*** Information shown

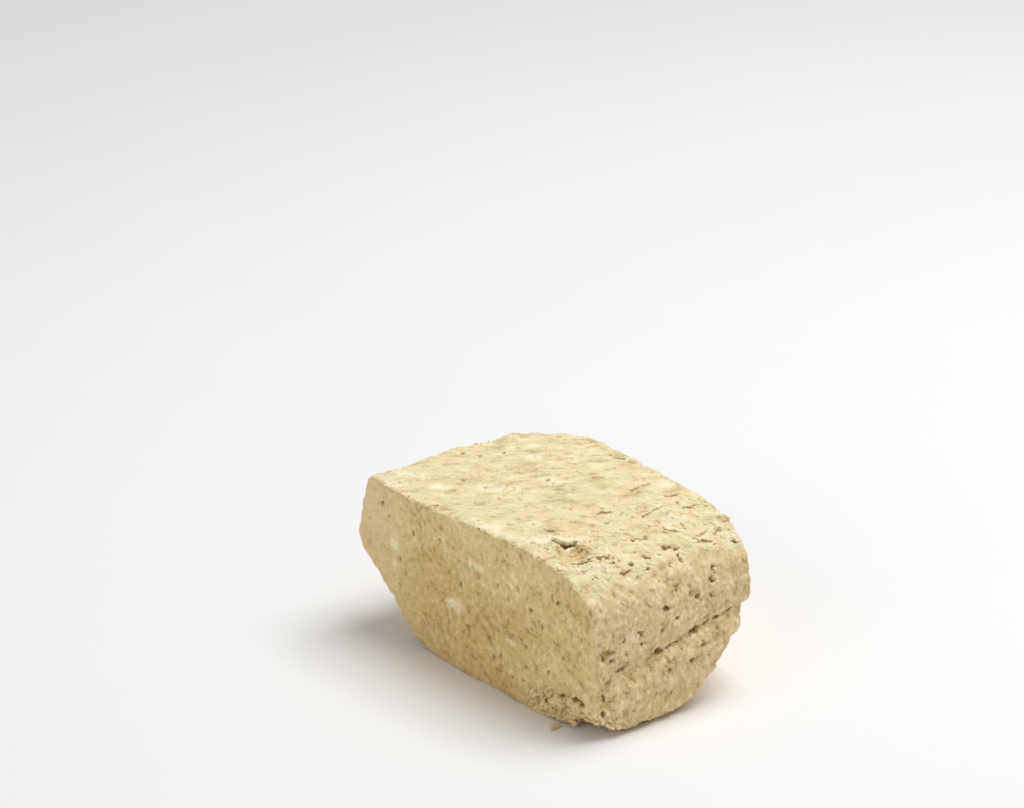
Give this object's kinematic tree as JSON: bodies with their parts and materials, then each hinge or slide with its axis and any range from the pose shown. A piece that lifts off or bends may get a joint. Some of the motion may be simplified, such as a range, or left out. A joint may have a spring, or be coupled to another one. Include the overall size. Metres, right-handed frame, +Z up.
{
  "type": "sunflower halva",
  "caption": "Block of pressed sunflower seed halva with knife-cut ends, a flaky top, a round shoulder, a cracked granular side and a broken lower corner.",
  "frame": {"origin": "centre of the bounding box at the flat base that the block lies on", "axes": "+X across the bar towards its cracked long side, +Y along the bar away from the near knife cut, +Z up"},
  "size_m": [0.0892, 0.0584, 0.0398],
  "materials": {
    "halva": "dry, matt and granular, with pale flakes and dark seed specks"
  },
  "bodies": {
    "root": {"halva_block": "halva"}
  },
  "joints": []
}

******

| What you should do |
Please reproduce each line exactly as written.

| Task solution |
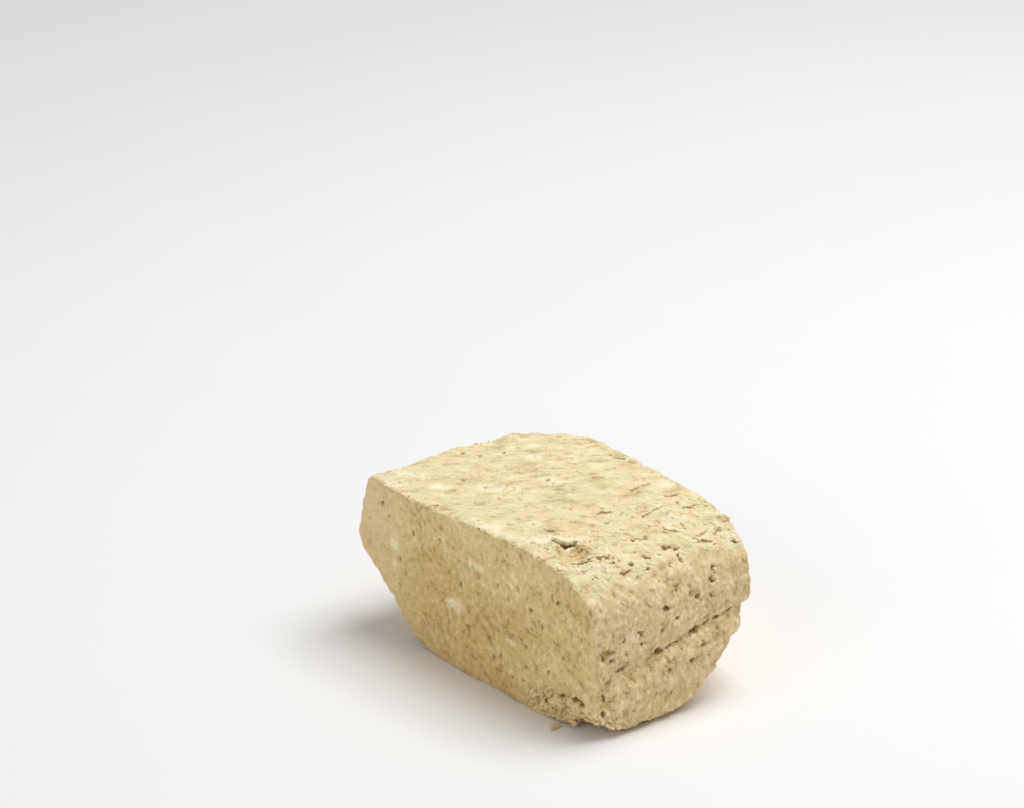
Give this object's kinematic tree as JSON: bodies with their parts and materials, then each hinge or slide with its axis and any range from the pose shown. A piece that lifts off or bends may get a joint. Some of the motion may be simplified, such as a range, or left out. A joint may have a spring, or be coupled to another one. Include the overall size. Metres, right-handed frame, +Z up.
{
  "type": "sunflower halva",
  "caption": "Block of pressed sunflower seed halva with knife-cut ends, a flaky top, a round shoulder, a cracked granular side and a broken lower corner.",
  "frame": {"origin": "centre of the bounding box at the flat base that the block lies on", "axes": "+X across the bar towards its cracked long side, +Y along the bar away from the near knife cut, +Z up"},
  "size_m": [0.0892, 0.0584, 0.0398],
  "materials": {
    "halva": "dry, matt and granular, with pale flakes and dark seed specks"
  },
  "bodies": {
    "root": {"halva_block": "halva"}
  },
  "joints": []
}